Likewise, those who share a saving relationship with Jesus Christ are fellow children of the Father, and we are all brothers, no matter what our differences might be.

I am not suggesting that common belief is unimportant — far from it!  But common belief is not the whole picture.  There are other forces at work here.  Each of us is born into a certain family, and we are also part of a certain stream of tradition within our common faith.  These things place us in relationship with all sorts of people that we might not have chosen, but we didn’t do the choosing — God did.  I am Protestant by birth.  More narrowly, I am a part of the independent, nondenominational Bible church tradition.  More narrowly yet, I was born into the Florida Bible College tradition — both parents are alumni, and FBC was a major formative influence for them.  Through my parents I have a certain relationship with Ray Stanford, whom I never met, and Mark Cambron, whom I only met once.  They were instrumental in founding FBC, and taught my parents there.  Even though I did later choose to study under his tutelage, I have the same sort of relationship with Dick Seymour, because much of what my parents taught me, they learned from him.

In an important way, I could sever all these connections by converting to a different strand of the Christian tradition: Lutheranism, or the Roman or Eastern churches, for example.  Furthermore, most of the people in my past would agree that by converting, I had severed my connections with the Protestant, Bible-church, FBC tradition.  They’d be half right.  But they’d also be half wrong.

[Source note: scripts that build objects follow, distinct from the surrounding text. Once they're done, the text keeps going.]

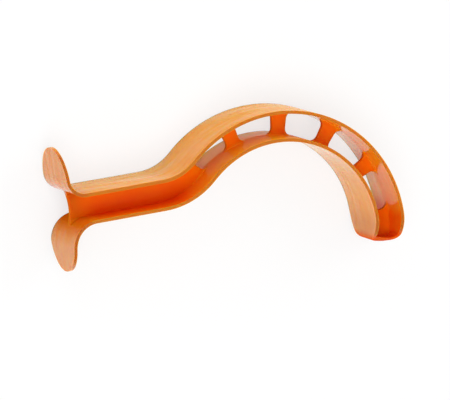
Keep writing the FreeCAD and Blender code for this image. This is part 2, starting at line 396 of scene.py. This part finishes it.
def make_channel_depth():
    """All places that the colours and the gloss ask for, as masks from 0 to 1."""
    lengths = {
        "Inner Skin": 0.0036,
        "Open Skin": 0.003,
        "Outer Skin": 0.0045,
        "Curl Reach": 0.009,
        "Half Width": 0.01,
        "Rim Fade": 0.001,
    }
    masks = {label: "NodeSocketFloat" for label in MASKS}
    group, skins, end = new_group("channel_depth", lengths, masks)
    point = read_point(group)
    found = {
        "Inside": mark_inside(group, point, skins),
        "Shallow": mark_shallow(group, point, skins),
        "Web Edge": mark_web_edge(group, point),
        "Mouth": step_over(group, point["X"], MOUTH),
        "Far": mark_far(group, point),
        "Rim": mark_rims(group, point, skins),
        "Tip": step_over(group, point["Y"], TIP),
        "Shade": mark_shade(group, point),
        "Bottom": mark_bottom(group, point),
        "Upward": step_over(group, point["Looks Up"], UPWARD_TURN),
        "Inner Face": point["Inner Face"],
    }
    for label, mask in found.items():
        feed(group, end[label], mask)
    return group


channel_depth = make_channel_depth()
print("group", channel_depth.name, "with", len(MASKS), "masks")

# %% [markdown]
# ## The painted light and shade
#
# The painted light and shade are laid over each other like washes of paint, from the
# deep channel to the rims, each held back by its mask. Two of them are tints, which
# multiply what lies below.
# The last is a very weak cloud of slow noise: the pigment in a moulding is never quite
# even, and it lifts the colour a little here and there.

# %% Paint the light and shade
PLAIN_ORANGE = (0.8, 0.25, 0.02, 1)
COLORS = (
    "Skin Color", "Painted Shallow Light", "Painted Deep Shade", "Painted Rim Shading And Cloud", "Painted Edge Light",
    "Painted Far Light", "Painted Tip Shade", "Shade Tint", "Painted Bottom Light",
)
# Painted light and shade laid over the channel: the far walls lighter, the rims' brown and
# golden lines, the tip and the shaded places darker, the channel's bottom tinted.
WASHES = (
    ("Far", "Painted Far Light", "MIX"),
    ("Rim", "Painted Rim Shading And Cloud", "MIX"),
    ("Tip", "Painted Tip Shade", "MIX"),
    ("Shade", "Shade Tint", "MULTIPLY"),
    ("Bottom", "Painted Bottom Light", "MULTIPLY"),
)


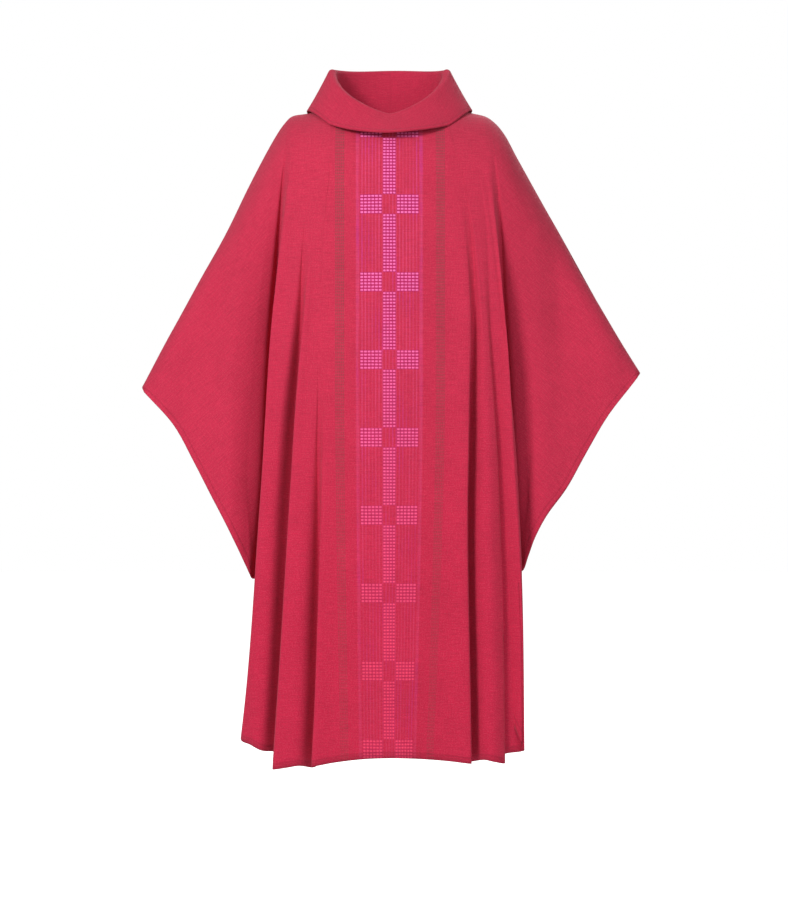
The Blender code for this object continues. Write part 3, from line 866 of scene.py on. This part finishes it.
class Shader:
    """Short names for the nodes of one material."""

    def __init__(self, name):
        self.material = bpy.data.materials.new(name)
        self.material.use_nodes = True
        self.nodes = self.material.node_tree.nodes
        self.links = self.material.node_tree.links
        self.surface = self.nodes["Principled BSDF"]
        self.surface.inputs["Metallic"].default_value = 0.0
        uv = self.nodes.new("ShaderNodeUVMap")
        uv.uv_map = "pattern"
        parts = self.nodes.new("ShaderNodeSeparateXYZ")
        self.links.new(uv.outputs[0], parts.inputs[0])
        self.u = parts.outputs[0]
        self.v = parts.outputs[1]

    def put(self, socket, value):
        if isinstance(value, bpy.types.NodeSocket):
            self.links.new(value, socket)
        else:
            socket.default_value = value

    def math(self, operation, *values):
        node = self.nodes.new("ShaderNodeMath")
        node.operation = operation
        for socket, value in zip(node.inputs, values):
            self.put(socket, value)
        return node.outputs[0]

    def add(self, *values):
        result = values[0]
        for value in values[1:]:
            result = self.math("ADD", result, value)
        return result

    def times(self, *values):
        result = values[0]
        for value in values[1:]:
            result = self.math("MULTIPLY", result, value)
        return result

    def most(self, a, b):
        return self.math("MAXIMUM", a, b)

    def size(self, value):
        return self.math("ABSOLUTE", value)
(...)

Again, there is that pesky saving relationship with Jesus to consider, and it doesn’t just go away when my doctrinal statement changes.  If I suddenly run off and join the Oriental Orthodox churches (not gonna happen, but just to talk about it), I do not sever my connection to Christ.  I am still a member of the Body.  And–not to put too fine a point on it–when the Oriental Orthodox churches gather on the morning of the Lord’s Day to pray and worship, they worship and pray to Yahweh, the Maker of heaven and earth, the God of Abraham, Isaac and Jacob–which is to say, the true God.  Weird as we may find their worship, filled with bells and smells and strange pictures, they are nonetheless in communion with the same God we serve.*  If I were to join them, I’d be joining a group of people who love, serve and pray to the same God I do, and I’d be continuing to love, serve and pray to Him, not to some other god.

Second, and just at a practical level: How would I convert?  By changing my present beliefs and practice, correct?  But that won’t change the past, and so there’s also an important way in which my connection to my heritage can never be severed.  It is a fact of history, and I can’t change it.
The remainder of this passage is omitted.